The report also says Kilimnik "repeatedly tweeted information related to the Bidens and Ukraine."

Who hired Manafort?

The committee says Manafort's introduction to then-candidate Trump came in February 2016 primarily through financier Tom Barrack, a Trump friend, with additional lobbying by Trump's daughter Ivanka.

According to the report, Manafort used Barrack as the person to push his cause because Trump had a "love-hate" relationship with another long-time friend of both Manafort and Trump, Roger Stone.

Barrack's pitch, the report says, was forwarded to Ivanka Trump and her husband, Jared Kushner. The report says, "Ivanka Trump ultimately did share the email with her father along with a handwritten note at the bottom which read: 'Daddy, Tom says we should get Paul.'"

Ultimately, it was Manafort's willingness to work for free that sealed the deal, the committee says. "Barrack recalled that Manafort's offering to work for free 'were the magic words,'" the report says.

Manafort joined the Trump campaign in March 2016 and left in August 2016 after media reports about his work in Ukraine forced his resignation.
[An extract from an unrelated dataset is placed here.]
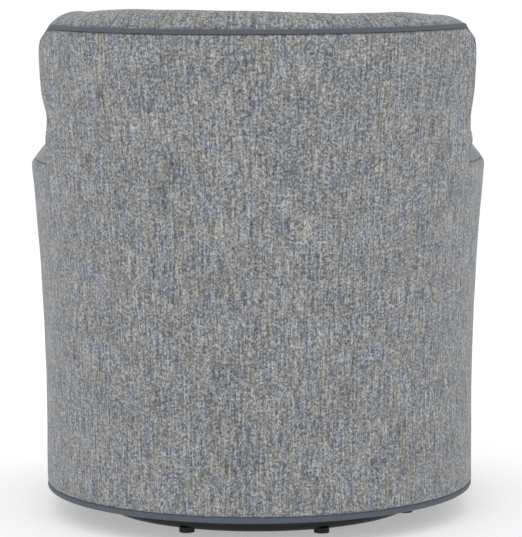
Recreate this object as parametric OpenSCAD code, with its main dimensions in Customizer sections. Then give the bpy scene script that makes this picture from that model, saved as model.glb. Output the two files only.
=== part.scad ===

He was ultimately charged and pleaded guilty in an investigation led by special counsel Robert Mueller's office, and later a federal judge determined he violating the cooperation agreement that was part of his guilty plea by lying to investigators.

According to the report in December 2016, Manafort and Kilimnik tried to conceal their continuing communications by writing draft emails that each other could see, without actually sending the e-mail, in a practice the FBI describes as "foldering."

The primary topic, the committee says, was to work on a plan for former Manafort client and former Ukrainian President Viktor Yanukovych to come back to Ukraine and take control of the embattled eastern Ukraine as a proxy of the Russian government.

An attorney for Manafort did not immediately respond to a request for comment.